A Houston "cars and coffee" group recently created a controversy by stating that only older cars are welcome at their event.  No late-model Mustangs, Camaros, Challengers, or Chargers, thank you!  If you look at YouTube videos of dilberts in these cars leaving a "car meet" you can see why.  They are driven by young men who are insecure and want to show off, so they floor it to burn out, succumb to lift-throttle oversteer and spin out into a parked car, pedestrian, or both.

A car meet is about cars that people work on and restore and love.  It isn't a used car lot for idiots who are making monthly payments on a new car.  It takes talent and time to restore an old car and care for it.  It takes no talent to sign loan documents on a Dodge and then wreck in before the loan is paid off.

And just like with Billionaires, the guy who just spent money isn't really as happy as the guy who struggled to restore an old car on a budget.  It is just like the BMW 2002 meet I alluded to above.  Talent trumps cash, every time.  Well, that, and I can understand why the "Cars and Coffee" people don't want to get sued because some jackalope has to do a fiery burnout while leaving and has no idea how to drive the car he just bought.

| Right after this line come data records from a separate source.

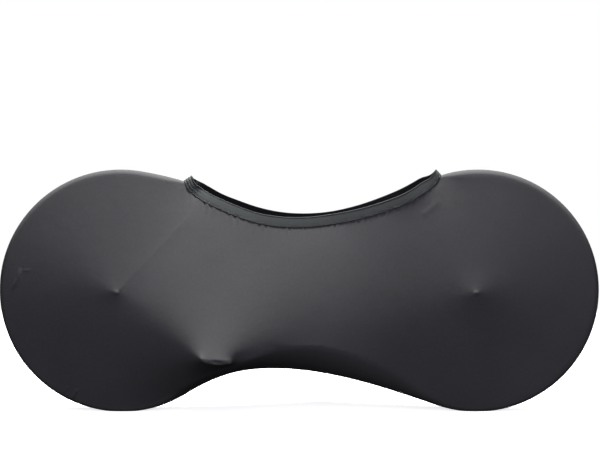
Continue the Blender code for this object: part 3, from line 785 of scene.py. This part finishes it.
def band_profile():
    """The band's section: shares of its width and of its thickness, ribbed on the outer side."""
    share = np.linspace(BAND_SIDE, 1 - BAND_SIDE, BAND_POINTS_PER_RIB * BAND_RIBS + 1)
    rib = 0.5 - 0.5 * np.cos(2 * math.pi * share * BAND_RIBS)
    proud = BAND_EDGE_HEIGHT + BAND_FIELD_HEIGHT * smooth_step(share / BAND_FIELD_FROM)
    proud += BAND_RIB_HEIGHT * rib
    for strip in BAND_RELIEF:
        proud += strip["height"] * np.exp(-(((share - strip["place"]) / strip["width"]) ** 2))
    outer = np.c_[share, proud]
    top = [[1.0, 0.75], [1.0, 0.25]]
    inner_share = np.linspace(1 - BAND_SIDE, BAND_SIDE, BAND_INNER_POINTS)
    inner = np.c_[inner_share, np.zeros(BAND_INNER_POINTS)]
    bottom = [[0.0, 0.08], [0.0, 0.24]]
    return np.r_[outer, top, inner, bottom], len(outer)


def make_band(outer_material, inner_painted_shade_material):
    """The elastic band as one closed strip round the mouth, in place of its solid."""
    rng = np.random.default_rng(BAND_SEED)
    loop, rise, width, out = band_loop()
    profile, outer_count = band_profile()
    along = travel(np.r_[loop, loop[:1]])[:-1]
    whole = along[-1] + np.linalg.norm(loop[0] - loop[-1])
    turns = 2 * math.pi * along / whole
    uneven = sum(
        rng.uniform(0.5, 1) * np.sin(turns * count + rng.uniform(*FIRST_PHASES))
        for count in BAND_WAVES
    )
    uneven_above = np.roll(uneven, BAND_RIPPLE_SHIFT)
    gathered = np.exp(-np.minimum(along, whole - along) / BAND_GATHER_LENGTH)
    vertices, places = [], []
    for share, proud in profile:
        bow = BAND_BOW * 4 * share * (1 - share)
        bow += BAND_GATHER * gathered * math.sin(2 * math.pi * BAND_GATHERS * share)
        ripple = BAND_RIPPLE["lower_edge"] * uneven * (1 - share) ** 2
        ripple += BAND_RIPPLE["upper_edge"] * uneven_above * share
        start = SEWN_GAP + share * (width - SEWN_GAP)
        height = SEWN_GAP + BAND_THICK * proud + bow + ripple
        vertices.append(loop + rise * start[:, None] + out * height[:, None])
        places.append(np.c_[along, np.full(len(along), share * BAND_WIDTH)])
    rows, count = len(profile), len(loop)
    faces = []
    for row in range(rows):
        after = (row + 1) % rows
        for i in range(count):
            j = (i + 1) % count
            faces.append((row * count + i, row * count + j, after * count + j, after * count + i))
    obj = mesh_object("elastic_band_sheet", np.concatenate(vertices), faces, np.concatenate(places))
    obj.data.materials.append(outer_material)
    obj.data.materials.append(inner_painted_shade_material)
    # The faces on the band's inner side get the darker copy of the elastic, which is painted shade.
    for polygon in obj.data.polygons:
        if polygon.index // count >= outer_count + 1:
            polygon.material_index = 1
    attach(obj, "root")
    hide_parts("elastic_band")


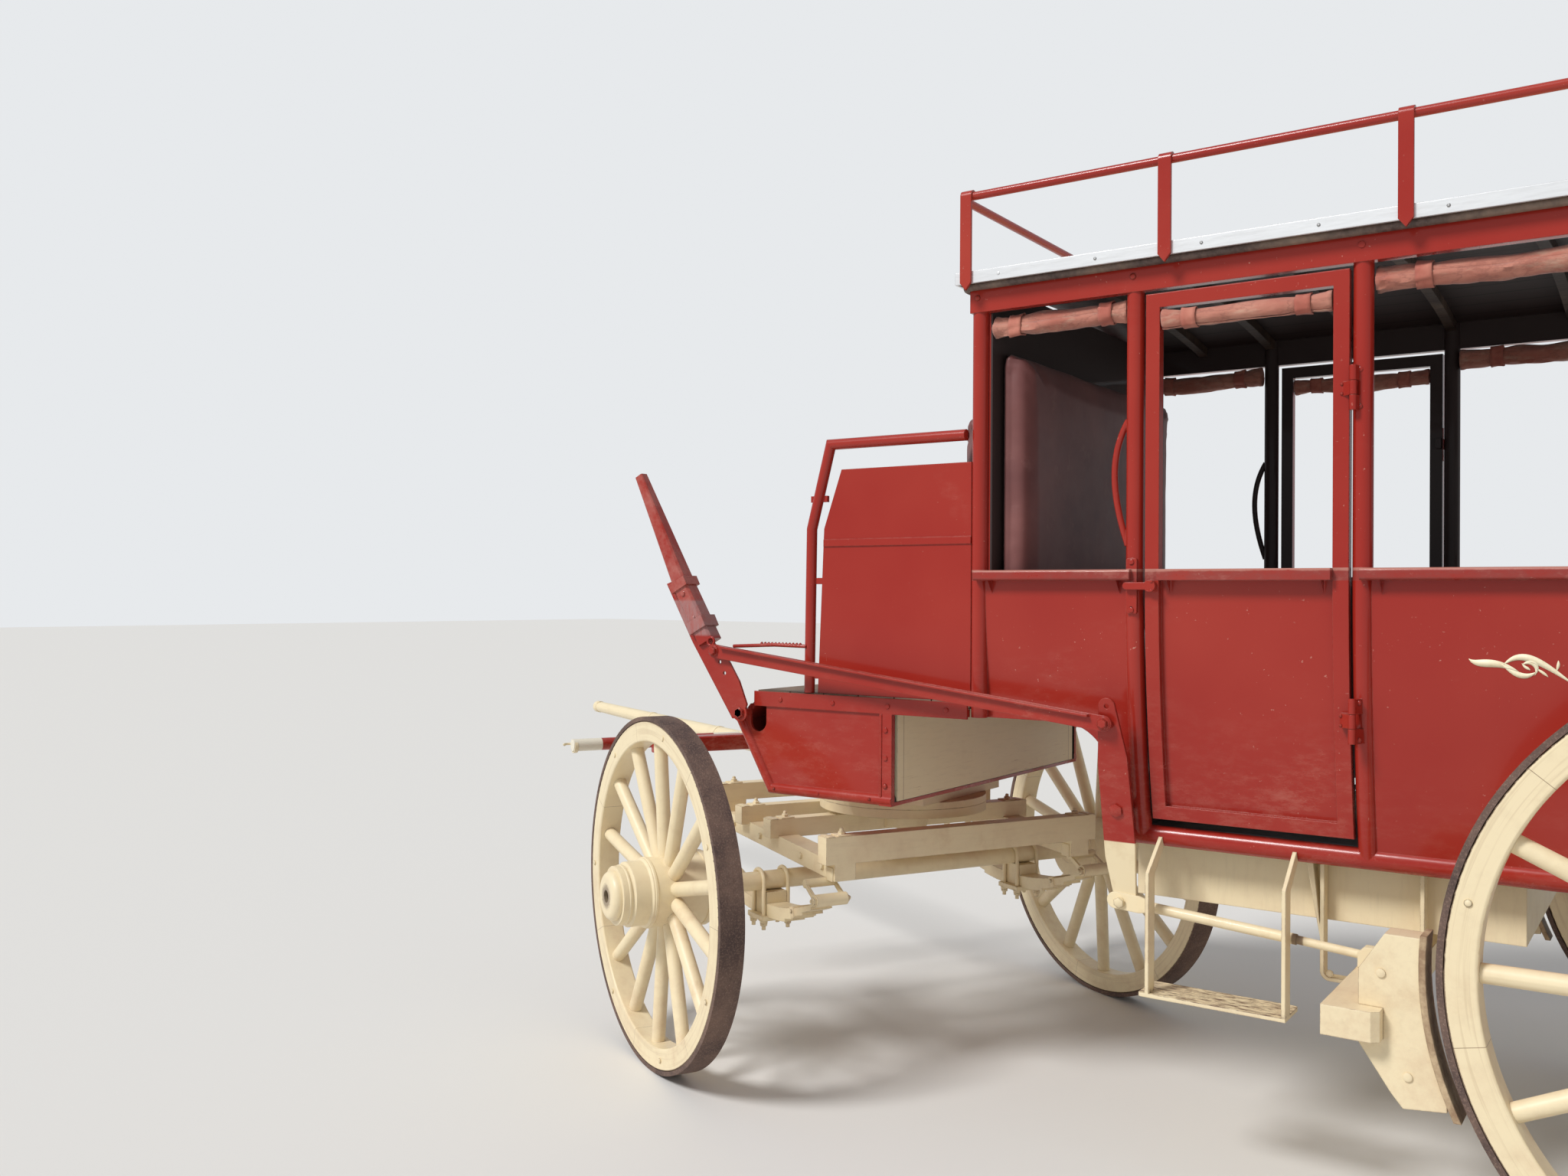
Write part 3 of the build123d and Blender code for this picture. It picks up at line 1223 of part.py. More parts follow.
with BuildPart() as brake_rods:
    with BuildSketch(side_plane(PULL_Y)):
        with BuildLine():
            Polyline(
                (LEVER_X + PULL_START, PULL_RISE + PULL_HEIGHT / 2),
                (LEVER_X + PULL_START, PULL_RISE - PULL_HEIGHT / 2),
                (CRANK_X, PULL_END - PULL_HEIGHT / 2),
                (CRANK_X, PULL_END + PULL_HEIGHT / 2),
                close=True,
            )
        make_face()
        with Locations((LEVER_X + PULL_START, PULL_RISE), (CRANK_X, PULL_END)):
            Circle(PULL_HEIGHT / 2)
    extrude(amount=PLATE_THICK / 2, both=True)
    with BuildSketch(side_plane(PULL_Y)):
        with BuildLine():
            Polyline(
                (LEVER_X + PULL_START - 30, PULL_RISE + PULL_HEIGHT / 2 - 4),
                (LEVER_X + PULL_START - 30, PULL_RISE + PULL_HEIGHT / 2 - 11),
                (CRANK_X + 40, PULL_END + PULL_HEIGHT / 2 - 6),
                (CRANK_X + 40, PULL_END + PULL_HEIGHT / 2 + 1),
                close=True,
            )
        make_face()
    extrude(amount=-PLATE_THICK / 2 - PULL_FLANGE)
    for x, z, inner in (
        (LEVER_X + PULL_START, PULL_RISE, LEVER_Y + PLATE_THICK / 2 + FIT),
        (CRANK_X, PULL_END, CRANK_Y),
    ):
        with BuildSketch(side_plane(inner)):
            with Locations((x, z)):
                Circle(BOLT_HEAD)
        extrude(amount=inner - PULL_Y - PLATE_THICK / 2 - 8)
    with BuildSketch(CRANK_PLANE):
        with BuildLine():
            Polyline(
                (CRANK_X + 18, 48),
                (CRANK_X - 28, 48),
                (CRANK_X - 52, -92),
                (CRANK_X - 58, -340),
                (CRANK_X - 50, -485),
                (CRANK_X - 30, CRANK_FOOT[1] - 20),
                (CRANK_X + 10, CRANK_FOOT[1] - 20),
                (CRANK_X + 16, -477),
                (CRANK_X + 30, -382),
                (CRANK_X + 32, -119),
                close=True,
            )
        make_face()
        with Locations((CRANK_X - 5, 48)):
            Circle(23)
            Circle(7, mode=Mode.SUBTRACT)
    extrude(amount=PLATE_THICK / 2, both=True)
    pivot_z = PULL_END + CRANK_PIVOT[1] * cos(radians(CRANK_LEAN))
    pivot_y = CRANK_Y + CRANK_PIVOT[1] * sin(radians(CRANK_LEAN))
    with BuildSketch(side_plane(pivot_y + PLATE_THICK)):
        with Locations((CRANK_X + CRANK_PIVOT[0], pivot_z)):
            Circle(14)
    extrude(amount=pivot_y + PLATE_THICK - HALF_WIDTH + PANEL_SET_BACK + tumble(pivot_z + 14) - FIT)
    with BuildSketch(side_plane(ROD_Y)):
        with BuildLine():
            Polyline(
                (CRANK_X + 8, CRANK_FOOT_Z + ROD_HEIGHT / 2),
                (CRANK_X + 8, CRANK_FOOT_Z - ROD_HEIGHT / 2),
                (CRANK_X - 60, CRANK_FOOT_Z - ROD_HEIGHT / 2 - 4),
                (CRANK_X - 100, CRANK_FOOT_Z - ROD_RADIUS - 6),
                (CRANK_X - 100, CRANK_FOOT_Z + ROD_RADIUS - 6),
                (CRANK_X - 60, CRANK_FOOT_Z + ROD_HEIGHT / 2 - 4),
                close=True,
            )
        make_face()
        with Locations((CRANK_X + 8, CRANK_FOOT_Z)):
            Circle(ROD_HEIGHT / 2)
    extrude(amount=PLATE_THICK / 2, both=True)
    with BuildSketch(side_plane(ROD_Y - PLATE_THICK)):
        with Locations((CRANK_X + CRANK_FOOT[0], CRANK_FOOT_Z)):
            Circle(BOLT_HEAD)
    extrude(amount=-2 * PLATE_THICK - 4)
    rod_ends = [
        Vector(CRANK_X - 85, ROD_Y, CRANK_FOOT_Z - 6),
        Vector(BEAM_X + 205, ROD_Y, BEAM_TOP + 42),
        Vector(BEAM_X + 40, ROD_Y, BEAM_TOP + 28),
    ]
    for (start, stop), size in zip(zip(rod_ends, rod_ends[1:]), (ROD_RADIUS, ROD_END_RADIUS)):
        with BuildSketch(Plane(origin=start, z_dir=stop - start)):
            Circle(size)
        extrude(amount=(stop - start).length)
    with BuildSketch(side_plane(ROD_Y)):
        with Locations((BEAM_X + 30, BEAM_TOP)):
            Rectangle(56, 52, align=(Align.CENTER, Align.MIN))
        chamfer(vertices().group_by(Axis.Y)[-1], length=16)
    extrude(amount=ROD_RADIUS, both=True)
save(brake_rods.part, "brake_rods")

with BuildPart() as brake_beam:
    with BuildSketch(side_plane(0)):
        with Locations((BEAM_X, BEAM_Z)):
            Rectangle(*BEAM_SIZE)
    extrude(amount=HALF_TRACK + TYRE_WIDTH / 2 + BEAM_OUT, both=True)
    chamfer(edges().filter_by(Axis.Z).group_by(Axis.X)[0], length=16)
    for side, sign in SIDES:
        with BuildSketch(side_plane(sign * HANGER_Y)):
            span = HANGER_SPAN[1] - HANGER_SPAN[0]
            middle = (HANGER_SPAN[0] + HANGER_SPAN[1]) / 2
            height = HANGER_TOP - HANGER_BOTTOM + 100
            with Locations((middle, HANGER_BOTTOM)):
                RectangleRounded(span, height, 24, align=(Align.CENTER, Align.MIN))
            with Locations((middle, HANGER_BOTTOM + HANGER_THICK)):
                RectangleRounded(
                    span - 2 * HANGER_THICK, height, 14, align=(Align.CENTER, Align.MIN), mode=Mode.SUBTRACT
                )
            with Locations((middle, HANGER_TOP)):
                Rectangle(span + 10, 200, align=(Align.CENTER, Align.MIN), mode=Mode.SUBTRACT)
            with BuildLine():
                Polyline(
                    (HANGER_SPAN[1] + 40, HANGER_TOP),
                    (HANGER_SPAN[1] - 2, HANGER_BOTTOM + 100),
                    (HANGER_SPAN[1] - 2, HANGER_BOTTOM + 120),
                    (HANGER_SPAN[1] + 20, HANGER_TOP),
                    close=True,
                )
            make_face()
        extrude(amount=HANGER_WIDTH / 2, both=True)
save(brake_beam.part, "brake_beam")

with BuildPart() as brake_blocks:
    for side, sign in SIDES:
        with BuildSketch(side_plane(sign * HALF_TRACK)):
            with BuildLine():
                Polyline(
                    (BEAM_X - 9, BLOCK_TOP - 84),
                    (BEAM_X - 63, BLOCK_TOP),
                    (BLOCK_BACK, BLOCK_TOP),
                    (BLOCK_BACK, BLOCK_BOTTOM + 10),
                    (BEAM_X - 102, BLOCK_BOTTOM),
                    (BEAM_X - 77, BLOCK_BOTTOM + 30),
                    (BEAM_X - 9, BEAM_Z - BEAM_SIZE[1] / 2 - 15),
                    close=True,
                )
            make_face()
            with Locations((BEAM_X, BEAM_Z)):
                Rectangle(BEAM_SIZE[0] + 2 * FIT, BEAM_SIZE[1] + 2 * FIT, mode=Mode.SUBTRACT)
            with Locations((0, REAR_Z)):
                Circle(REAR_RADIUS + BLOCK_GAP, mode=Mode.SUBTRACT)
        extrude(amount=BLOCK_WIDTH / 2, both=True)
        with BuildSketch(side_plane(sign * HALF_TRACK)):
            with Locations((0, REAR_Z)):
                Circle(REAR_RADIUS + BLOCK_GAP + LINING_THICK)
                Circle(REAR_RADIUS + BLOCK_GAP, mode=Mode.SUBTRACT)
            with Locations((BLOCK_BACK, (BLOCK_TOP + BLOCK_BOTTOM) / 2)):
                Rectangle(160, BLOCK_TOP - BLOCK_BOTTOM + 14, mode=Mode.INTERSECT)
        extrude(amount=TYRE_WIDTH / 2, both=True)
save(brake_blocks.part, "brake_blocks")
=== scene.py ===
import itertools
import math

import bmesh
import bpy
from mathutils import Matrix, Vector, geometry, noise


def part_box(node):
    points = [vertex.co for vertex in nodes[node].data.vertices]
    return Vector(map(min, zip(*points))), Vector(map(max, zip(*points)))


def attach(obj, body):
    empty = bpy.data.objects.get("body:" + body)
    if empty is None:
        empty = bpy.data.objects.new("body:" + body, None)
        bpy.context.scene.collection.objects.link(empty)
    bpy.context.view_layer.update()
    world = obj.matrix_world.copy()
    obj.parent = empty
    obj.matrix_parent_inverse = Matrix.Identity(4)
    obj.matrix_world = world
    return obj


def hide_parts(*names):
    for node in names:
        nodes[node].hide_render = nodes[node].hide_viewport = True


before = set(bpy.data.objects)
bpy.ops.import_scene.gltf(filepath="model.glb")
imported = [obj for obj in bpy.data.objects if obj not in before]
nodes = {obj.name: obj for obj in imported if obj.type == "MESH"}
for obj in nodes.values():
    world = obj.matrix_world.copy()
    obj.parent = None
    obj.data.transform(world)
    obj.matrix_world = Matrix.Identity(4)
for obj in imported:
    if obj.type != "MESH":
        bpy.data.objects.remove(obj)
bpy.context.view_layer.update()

# Viewpoint, light and floor
# The camera stands left of the coach at eye height, as the photograph was taken.
# A wide soft sun and an even sky light a pale floor.

EYE = Vector((0.2518, 4.144, 1.55))
FOCAL_PIXELS = 1713.2
FRAME_PIXELS = 2048
HEADING, PITCH, ROLL = (math.radians(angle) for angle in (54.67, 0.3733, 0.3851))


def added(name, data):
    """Adds an object to the scene."""
    thing = bpy.data.objects.new(name, data)
    bpy.context.scene.collection.objects.link(thing)
    return thing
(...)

We see this all the time in other venues.  A "rich guy" buys an expensive yacht and figures that since he paid for it he knows how to drive it.  Same is true for Porsches - the rich  guy who bought a brand-new one, ends up wrecking it.  He can write a check for the car, but has no real idea what the car is all about, other than a status symbol.  Such was the downfall of BMW.

It doesn't pay to be jealous of the very rich, because, deep down, they are jealous of the real happiness the middle-class actually has.  Maybe that is why the very rich have systematically been trying to destroy the middle-class in this country!

No one should be allowed to be happy while they are so miserable!